You should be comfortable with: - High school algebra (solving equations, working with variables) - Basic coordinate geometry (points, lines, slopes) - What a function is (input → output mapping)
We'll teach you: - Vector and matrix operations (with step-by-step examples) - Derivatives and the chain rule (intuition-first, not proof-heavy) - Probability basics (what distributions, expectations, and variance mean)
Reading Strategy: Two Passes¶
This documentation is designed to be read in two passes:
First Pass (Build Intuition): - Read the "Why This Matters" and "Core Concepts" sections - Focus on the "In Plain English" callout boxes - Work through the numerical examples - Skip the "Deep Dive" sections on first reading - Goal: Understand what each concept does and why it matters
Second Pass (Deepen Understanding): - Re-read with the "Deep Dive" sections included - Study the code implementations - Attempt the interview questions - Goal: Understand how to implement and when to apply each concept
What to Skip on First Reading
- "Deep Dive" collapsible sections (marked with ??? deep-dive)
- Detailed optimizer derivations (Adam bias correction proofs)
- Advanced regularization theory (KL divergence decompositions)
- Come back to these after you've built intuition from the core concepts.
Topics¶
| # | Topic | What You Will Learn |
|---|---|---|
| 0 | Math Prerequisites | Start here if math notation is unfamiliar — vectors, matrices, derivatives, summation, log/exp, probability basics |
| 1 | The Perceptron and Feedforward Networks | Single neuron, MLP, universal approximation, forward pass |
| 2 | Activation Functions | Sigmoid, tanh, ReLU, GELU, softmax — saturation, dying neurons, when to use each |
| 3 | Backpropagation and Gradient Descent | Chain rule, computational graphs, SGD, momentum, Adam, learning rate schedules |
| 4 | Loss Functions and Regularization | MSE, cross-entropy, L1/L2 penalties, dropout, batch normalization |
| 5 | Convolutional Neural Networks | Convolution operation, pooling, feature hierarchies, LeNet to ResNet, vision encoders |
| 6 | Sequence Modeling and RNNs | Why order matters, vanilla RNN intuition, limitations that motivate LSTM and attention |
| 7 | The Encoder-Decoder Paradigm | Compress-then-generate pattern, information bottleneck, bridge to Transformers |
Hands-On Notebooks¶
Practice what you've learned with interactive Jupyter notebooks that combine toy examples (build from scratch) with real-world library usage (PyTorch, HuggingFace):
| Notebook | Covers Topics |
|---|---|
| Math & Neural Network Basics | Math Prerequisites, Perceptron/FFN, Activation Functions |
| Training Mechanics | Backpropagation, Loss Functions, Regularization |
| CNNs, Sequences & Encoder-Decoders | CNNs, RNNs, Encoder-Decoder |
How this connects to the rest of LLMBase¶
This section gives you the vocabulary and intuition that the Foundations section assumes. Once you are comfortable with backprop, activations, and the idea that a network maps inputs to outputs through differentiable layers, the Foundations section will build on that with language-specific concepts: n-grams, word embeddings, LSTM gate equations, and attention.

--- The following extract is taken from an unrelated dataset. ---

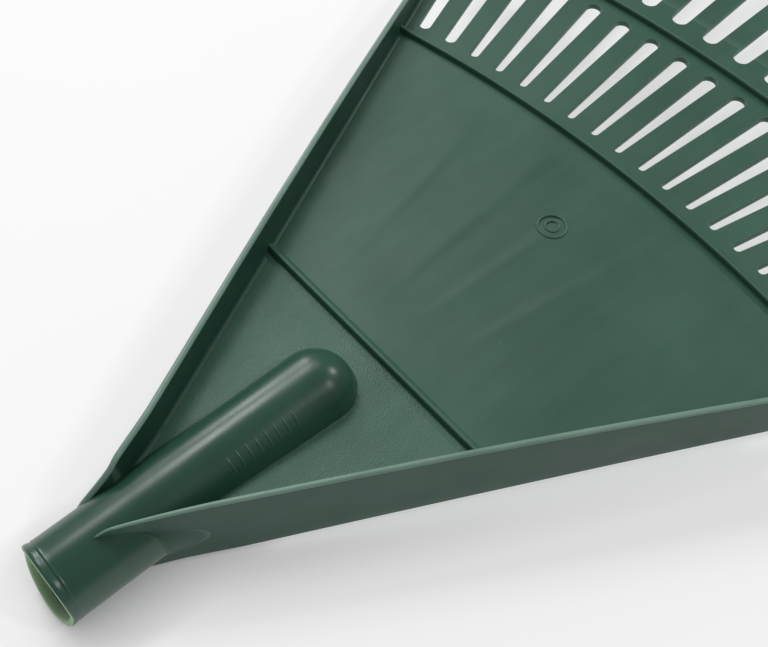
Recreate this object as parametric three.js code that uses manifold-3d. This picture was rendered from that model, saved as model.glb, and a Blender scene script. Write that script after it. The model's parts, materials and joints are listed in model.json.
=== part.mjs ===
// Leaf rake head, a fan-shaped plastic moulding: a blind handle socket, a flat fan stiffened by
// two side flanges and three cross ribs, a web with radial slots, and springy tines with hooked
// tips. Each region of the moulding is a solid of its own.
//
// Modelling frame, in millimetres: the top face of the fan is z = 0, the tine axes meet at the
// origin, +X runs along the middle of the fan to the tips, and +Y is its left side. At the end
// the head is stood on its socket mouth and its tine tips, over the middle of its own footprint.

import * as THREE from 'three';
import { mergeVertices } from 'three/addons/utils/BufferGeometryUtils.js';
import Module from 'manifold-3d';

const wasm = await Module();
wasm.setup();

const { cos, sin, tan, asin, atan2, sqrt, max, min, PI } = Math;
const radians = THREE.MathUtils.degToRad;

// ---- Driving dimensions -------------------------------------------------------------------

const CLEARANCE = 0.3; // between neighbouring solids
const FAN_THICKNESS = 2.4;
const CROSS_ARC_STEPS = 24;

// Tines: all axes meet at the origin, a constant angle apart.
const TINE_COUNT = 20;
const TINE_PITCH = radians(2.807);
const TINE_WIDTH = 9.4;
const TINE_TIP_THICKNESS = 2.0;
const TINE_DROOP = radians(9); // slope gained over the springy length
const TINE_HOOK_ANGLE = radians(62); // slope of the tip, from the fan
const TINE_HOOK_RADIUS = 22;
const TINE_STRAIGHT = 22; // level length next to the root
const TINE_DROP = 40; // from the fan's top face to the lowest point of a tip

// Cross arcs share one centre on the middle line, and are given by their radius about it.
const ARC_CENTRE_X = -302;
const INNER_RIB_RADIUS = 551.5;
const SLOT_START_RADIUS = 560.5;
const SLOT_END_RADIUS = 625;
const OUTER_RIB_RADIUS = 630.5;
const TINE_GAP_RADIUS = 641.5; // where the open gaps between the tines start
const TINE_ROOT_RADIUS = 645;
const TINE_HOOK_ARC_RADIUS = 807; // where the hooks start to bend down
const END_SLOT_WIDTH = 5; // inner width of the two slots nearest to each flange

const RIB_WIDTH = 2.6;
const RIB_HEIGHT = 3; // above the fan
const THROAT_RIB_X = 118;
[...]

Every page follows the same structure:
- "Think of it like..." — an everyday analogy to build intuition
- "In Plain English" — what the math means in words
- The Math — the actual equations, with every symbol explained
- Worked Example — step-by-step calculation with real numbers
- Code — runnable Python so you can verify the math
- Interview Questions — FAANG-level questions with expected answer depth
New to Math Notation?
Start with Math Prerequisites — it has a "Reading Math in AI Papers — A Survival Guide" section that decodes every symbol you'll encounter, plus a comprehensive "Notation You'll See in AI Papers" glossary.